The gonzo news gatherer is facing “business challenges,” Chief Executive Nancy Dubuc said in a Friday memo, confirming that the Brooklyn-based company is eliminating 55 positions in the US and 100 jobs internationally, primarily in the struggling digital division.

“Currently, our digital organization accounts for around 50 percent of our headcount costs, but only brings in about 21 percent of our revenue,” the memo said. “Looking at our business holistically, this imbalance needed to be addressed for the long-term health of our company.”

Dubuc said the US-based cuts will take place Friday and the international layoffs will hit in the coming weeks.
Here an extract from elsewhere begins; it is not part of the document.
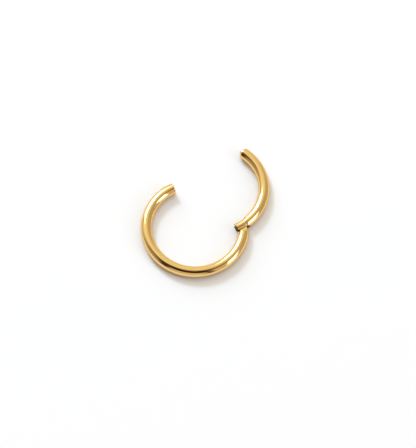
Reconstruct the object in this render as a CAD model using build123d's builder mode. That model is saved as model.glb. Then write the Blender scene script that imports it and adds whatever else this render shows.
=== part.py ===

Aside from the digital division not pulling its weight, Dubuc cited broader challenges that the publishing industry is facing amid the coronavirus crisis.

“Publishing right now is difficult across the whole industry — plain and simple  —  and the pandemic has intensified the tensions we all know exist between publishing and advertising,” she wrote.

While Vice has built its digital business quickly, it isn’t seeing a strong return on investment, as platforms like Facebook and Google are taking the lion’s share of advertising revenue and have formed a monopoly of sorts in digital media, according to Dubuc.

“I worry about the day that I fear is fast approaching, when I wake up and everything I see, touch and know is because a few machines filtered my view by ‘optimizing’ the world around me for the sake of more growth and more revenue,” Dubuc said.

She called for the media industry to “stand together” in the face of “monopolies,” while offering her own newly laid off employees severance pay, their work-issued laptops and job search guidance.

Such cuts have been part of a larger reorganization under Dubuc, who joined the firm in March 2018. In February 2019, the company cut 10 percent of its staff, or about 250 people.